Give Them Comfort: Controlling COPD Symptoms at the End of Life
Posted May 01 2009 11:38pm
MORTALITY OF COPD IS INCREASING—COPD is the only leading cause of death that is increasing.
by Tim Nuccio and Paul Nuccio, RRT, FAARC
Patients’ last days of COPD can be characterized by depression, anxiety, pain, and dyspnea. Clinicians must be alert to patient discomfort and offer appropriate palliative care and reassurance
Considered as a long course of chronic disease that is characterized by repeated exacerbations and remissions, chronic obstructive pulmonary disease (COPD) indisputably leads to a clear and steady decline. For the purposes of this paper, focus will be given to the two diseases that are considered to be the hallmark of COPD: chronic bronchitis and emphysema. More specifically, this article will explore various methods for controlling the sometimes devastating symptoms associated with COPD toward the end of life.

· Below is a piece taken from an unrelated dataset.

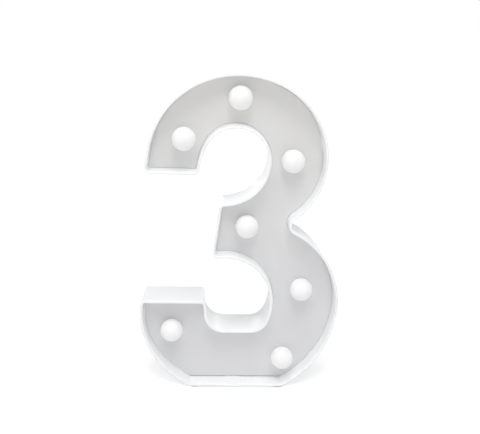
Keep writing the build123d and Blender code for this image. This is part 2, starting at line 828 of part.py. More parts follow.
with BuildPart() as switch_knob:
    knob_x = switch_x - knob_travel / 2
    slider_back = pad_face - switch_metal - slider_fit
    with BuildSketch(level(slider_back)):
        with Locations((knob_x, switch_z)):
            Rectangle(slider_length, switch_width - 2 * (switch_metal + slider_fit))
    extrude(amount=slider_height)
    with BuildSketch(level(slider_back)):
        with Locations((knob_x, switch_z)):
            Rectangle(knob_length, knob_width)
    extrude(amount=-(case_depth - knob_shy - slider_back))
    with BuildSketch(level(case_depth - knob_shy)):
        with Locations((knob_x, switch_z)):
            with GridLocations(2 * knob_groove, 0, 3, 1):
                Rectangle(knob_groove, knob_width)
    extrude(amount=knob_groove, mode=Mode.SUBTRACT)
write(switch_knob, "switch_knob")

with BuildPart() as switch_screws:
    with BuildSketch(level(pad_face - switch_metal)):
        with Locations(*ear_places):
            Circle(ear_screw_radius)
    extrude(amount=-ear_screw_length)
    with BuildSketch(level(pad_face - switch_metal)):
        with Locations(*ear_places):
            Circle(ear_screw_head_radius)
    extrude(amount=ear_screw_head_height)
write(switch_screws, "switch_screws")


def bend_radii(points, rooms):
    """The largest bend at each corner that its two runs and the room around it allow."""
    radii = []
    for before, corner, after, room in zip(points, points[1:], points[2:], rooms):
        run_in = corner - before
        run_out = after - corner
        half_turn = radians(run_in.get_angle(run_out)) / 2
        radii.append(min(bend_share * min(run_in.length, run_out.length) / tan(half_turn), room))
    return radii


def wire_tube(points, rooms):
    """A wire along straight runs joined by smooth bends."""
    with BuildPart() as wire:
        with BuildLine() as path:
            FilletPolyline(*points, radius=bend_radii(points, rooms))
        with BuildSketch(Plane(origin=path.line @ 0, z_dir=path.line % 0)):
            Circle(wire_radius)
        sweep(path=path.line)
    return wire


def lamp_wire_points(side, depth):
    """The corners of one lamp wire, and the room for a bend at each of them but the ends."""
    flat = []
    for number, spot in zip(lamps_in_order, spots_in_order):
        heading = lamp_headings[number]
        leg = spot + leg_offset(heading, side)
        flat += [leg - heading * lead_in, leg + heading * lead_in]
    around_bay = [Vector(flat[-3].X, wire_turn_height), Vector(wire_run_x, wire_turn_height),
                  Vector(wire_run_x, wire_lane_z), lane_end]
    corners = flat[1:-2] + around_bay + flat[-2:-1]
    open_room = [numeral_width] * len(flat[1:-2])
    rooms = open_room + [wire_corner_radius] * len(around_bay) + [numeral_width]
    start = flat[0] + lamp_headings[lamps_in_order[0]] * (lead_in - wire_end)
    end = flat[-1] - lamp_headings[lamps_in_order[-1]] * (lead_in - wire_end)
    return [point(spot.X, depth, spot.Y) for spot in [start] + corners + [end]], rooms


negative_points, negative_rooms = lamp_wire_points(-1, negative_depth)
positive_points, positive_rooms = lamp_wire_points(1, positive_depth)
write(wire_tube(negative_points, negative_rooms), "negative_lamp_wire")
write(wire_tube(positive_points, positive_rooms), "positive_lamp_wire")

with BuildPart() as negative_link_wire:
    link_start = tag_depth + contact_thickness / 2
    with BuildSketch(level(link_start)):
        with Locations((wire_run_x, lower_cell_z)):
            Circle(wire_radius)
    extrude(amount=-(negative_depth - wire_radius - link_start))
write(negative_link_wire, "negative_link_wire")

battery_pin_x = switch_x - pin_pitch
battery_wire_points = [
    point(wire_run_x, tag_depth, upper_cell_z + tag_width / 2),
    point(wire_run_x, tag_depth, switch_z - wire_drop),
    point(battery_pin_x, pin_depth, switch_z - wire_drop),
    point(battery_pin_x, pin_depth, switch_z - pin_thickness / 2),
]
write(wire_tube(battery_wire_points, [numeral_width] * 2), "battery_wire")

resistor_foot = switch_z + pin_thickness / 2
resistor_top = resistor_foot + resistor_length + 2 * resistor_lead_length
with BuildPart() as resistor:
    with BuildSketch(Plane(origin=point(switch_x, pin_depth, resistor_foot),
                           x_dir=(1, 0, 0), z_dir=(0, -1, 0))):
        with BuildLine():
            body_start = resistor_lead_length
            body_end = resistor_lead_length + resistor_length
            Polyline((0, 0), (resistor_lead_radius, 0), (resistor_lead_radius, body_start),
                     (resistor_end_radius, body_start),
                     (resistor_end_radius, body_start + resistor_end_length),
                     (resistor_radius, body_start + resistor_end_length),
                     (resistor_radius, body_end - resistor_end_length),
                     (resistor_end_radius, body_end - resistor_end_length),
                     (resistor_end_radius, body_end), (resistor_lead_radius, body_end),
                     (resistor_lead_radius, body_end + resistor_lead_length),
                     (0, body_end + resistor_lead_length), close=True)
        make_face()
    revolve(axis=Axis(point(switch_x, pin_depth, resistor_foot), (0, 0, 1)))
write(resistor, "resistor")

# The feed wire joins the positive wire's run that leaves the third lamp from the end
joint_run = 2 * (len(lamps_in_order) - 3) + 1
joint_line = positive_points[joint_run + 1] - positive_points[joint_run]
joint = positive_points[joint_run] + joint_line * joint_share
joint_to_knee = Vector(switch_x - joint.X, pin_depth - positive_depth,
                       (joint.X - switch_x) * joint_line.X / joint_line.Z)
feed_points = [
    point(switch_x, pin_depth, resistor_top),
    joint + joint_to_knee,
    joint + joint_to_knee.normalized() * wire_radius,
]
write(wire_tube(feed_points, [numeral_width]), "lamp_feed_wire")
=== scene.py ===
import json
from math import cos, pi, radians, sin

import bmesh
import bpy
from mathutils import Matrix, Vector


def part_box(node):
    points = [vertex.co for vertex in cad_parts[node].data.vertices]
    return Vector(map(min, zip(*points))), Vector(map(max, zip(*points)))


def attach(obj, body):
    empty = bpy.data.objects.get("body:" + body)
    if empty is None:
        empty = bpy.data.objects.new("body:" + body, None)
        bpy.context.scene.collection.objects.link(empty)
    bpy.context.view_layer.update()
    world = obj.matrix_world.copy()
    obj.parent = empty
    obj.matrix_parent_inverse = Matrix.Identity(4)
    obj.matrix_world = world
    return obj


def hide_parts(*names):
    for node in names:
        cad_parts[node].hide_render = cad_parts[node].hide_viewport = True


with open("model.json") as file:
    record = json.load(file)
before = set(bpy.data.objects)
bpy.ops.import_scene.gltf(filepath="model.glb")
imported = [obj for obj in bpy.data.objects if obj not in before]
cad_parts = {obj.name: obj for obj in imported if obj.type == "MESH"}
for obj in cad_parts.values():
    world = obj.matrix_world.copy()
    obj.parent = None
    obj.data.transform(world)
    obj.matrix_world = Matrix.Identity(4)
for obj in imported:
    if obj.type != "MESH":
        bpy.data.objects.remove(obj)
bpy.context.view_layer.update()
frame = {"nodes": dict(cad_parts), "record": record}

nodes = frame["nodes"]
MM = 0.001


# Camera, fitted to the rim, the panel's edge and the lamps
def look_from(position, yaw, pitch, roll, focal_pixels, frame_width):
    """Sets the camera. The position is in millimetres, the angles are in degrees."""
    yaw, pitch, roll = radians(yaw), radians(pitch), radians(roll)
    forward = Vector((sin(yaw) * cos(pitch), cos(yaw) * cos(pitch), -sin(pitch)))
    right = forward.cross(Vector((0, 0, 1))).normalized()
    upward = right.cross(forward)
    turned_right = right * cos(roll) + upward * sin(roll)
    turned_up = upward * cos(roll) - right * sin(roll)
    data = bpy.data.cameras.new("camera")
    camera = bpy.data.objects.new("camera", data)
    bpy.context.scene.collection.objects.link(camera)
    camera.matrix_world = Matrix((
        (turned_right.x, turned_up.x, -forward.x, position[0] * MM),
        (turned_right.y, turned_up.y, -forward.y, position[1] * MM),
        (turned_right.z, turned_up.z, -forward.z, position[2] * MM),
        (0, 0, 0, 1),
    ))
    data.sensor_width = 36
    data.lens = focal_pixels / frame_width * data.sensor_width
    data.clip_start = 0.01
    data.clip_end = 50
    bpy.context.scene.camera = camera


look_from(position=(-24.4, -436.25, 255.6), yaw=3.09, pitch=16.92, roll=1.91, focal_pixels=671.2, frame_width=480)


# Material helpers. Noise textures mostly stay within this span
NOISE_SPAN = (0.3, 0.7)


class NodeTree:
    """Short ways to add nodes to a tree and to link them."""

    def __init__(self, tree):
        self.tree = tree

    def add(self, kind, **settings):
        node = self.tree.nodes.new(kind)
        for key, value in settings.items():
            setattr(node, key, value)
        return node

    def link(self, output, socket):
        self.tree.links.new(output, socket)

    def joined(self, operation, first, second):
        node = self.add("ShaderNodeMath", operation=operation)
        self.link(first, node.inputs[0])
        self.link(second, node.inputs[1])
        return node.outputs[0]

    def ranged(self, value, from_ends, to_ends=(0, 1), **settings):
        """A value that goes between to_ends as another goes between from_ends."""
        node = self.add("ShaderNodeMapRange", **settings)
        node.inputs["From Min"].default_value, node.inputs["From Max"].default_value = from_ends
        node.inputs["To Min"].default_value, node.inputs["To Max"].default_value = to_ends
        self.link(value, node.inputs["Value"])
        return node.outputs["Result"]

    def seen(self):
        """1 for rays from the camera and for reflections, otherwise 0."""
        path = self.add("ShaderNodeLightPath")
        return self.joined("MAXIMUM", path.outputs["Is Camera Ray"], path.outputs["Is Glossy Ray"])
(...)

When the patient gets to these “last days,” careful attention to symptom control can prevent, minimize, or eliminate distress, thus improving the quality of life until the time of death. In addition to exploring methods of reducing the suffering that is experienced by the patient, attention will also be directed at the importance of considering family members and loved ones during this difficult stage of the deadly disease. Since COPD is a progressive disease as opposed to a curable one, focusing our energies and resources on symptom control is the best way that we as health care providers can serve these patients.